Once all the popcorn is off the ceiling, you’re going to want to do a fairly deep clean. I wrapped up all of the tarp and debris and threw it out. Then I did a thorough wipe down of all my surfaces. Like I said, this stuff turns to plaster, so you want to get it cleaned up before it has time to harden.


After I finished scraping the ceiling, using spackle and a putty knife, I patched any large holes, tears, cracks, etc. Because I had left a little bit of a rough texture on the ceiling while scraping, I tried avoiding any large areas of spackle, since the spackled areas would be quite smooth.
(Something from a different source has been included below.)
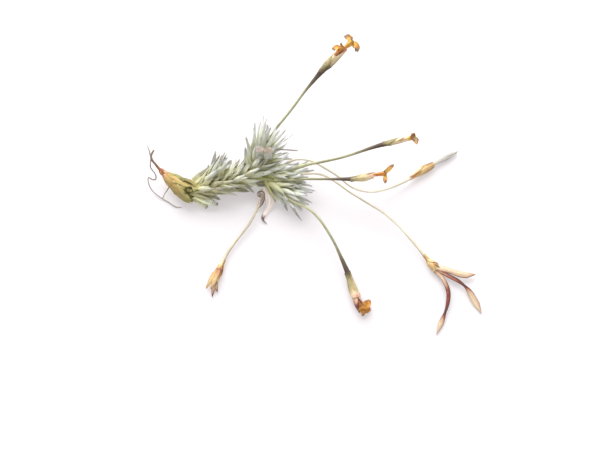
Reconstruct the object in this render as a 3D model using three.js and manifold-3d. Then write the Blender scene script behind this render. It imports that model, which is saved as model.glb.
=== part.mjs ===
// An aizoides air plant that lies on its side on a flat surface: roots, an old sheathed base, five
// leafy shoots, seven thread-like stalks and the bracts, blooms and dry capsules at their ends.
// Millimetres, +Z up. The surface is z = 0, and the origin is on the flat underside of the leaf
// that the plant rests on. +X runs from the old base towards the young crowns and the blooms.
import * as THREE from 'three';
import { mergeVertices } from 'three/addons/utils/BufferGeometryUtils.js';
import Module from 'manifold-3d';

const wasm = await Module();
wasm.setup();

const DEGREE = Math.PI / 180;
const GOLDEN_ANGLE = 137.508 * DEGREE;
const UP = new THREE.Vector3(0, 0, 1);
const TINY = 1e-6;

// Driving dimensions
const CLEARANCE = 0.15; // left between pieces that touch
const FINEST = 0.03; // corners that move a surface less than this are dropped
const REST_HEIGHT = 0.38; // middle of a leaf that lies on the surface
const REST_SOFTNESS = 0.35; // over how much height a leaf bends flat onto it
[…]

This is another step where you’ll really want your goggles and respirator. Using a medium-grit sanding sponge (I used 120 grit), I lightly sanded the areas that I patched. Because I had left that rough texture on the ceiling, I didn’t want to sand anything down too much and make it too smooth. I also sanded down some areas that I hadn't patched but were a bit rougher than I would have liked.


Using a white, paintable all-purpose caulk, I caulked all the edges where the ceiling met the walls. I didn’t worry about making it look perfect as I eventually plan to add crown moulding.


Next up was painting. The drywall on my ceiling is almost 70 years old and is yellowed and brown. So to avoid having to apply 4+ coats of paint to the ceiling I used a stain-blocking primer from Sherwin-Williams. You can find it here. I applied it with a wide brush to make sure I was able to get into every bump and groove. Then I applied two coats of untinted Dunn-Edwards Spartazero.

I let that dry overnight and checked it in the natural light to make sure I didn’t need to do any touch ups. And then I was done! Now for a little before and after action.









It was a grueling few weekend days and late evenings after work but it truly has made all the difference in the world. It makes the space look so much cleaner, and I just can’t wait to jump into the rest of the renovation.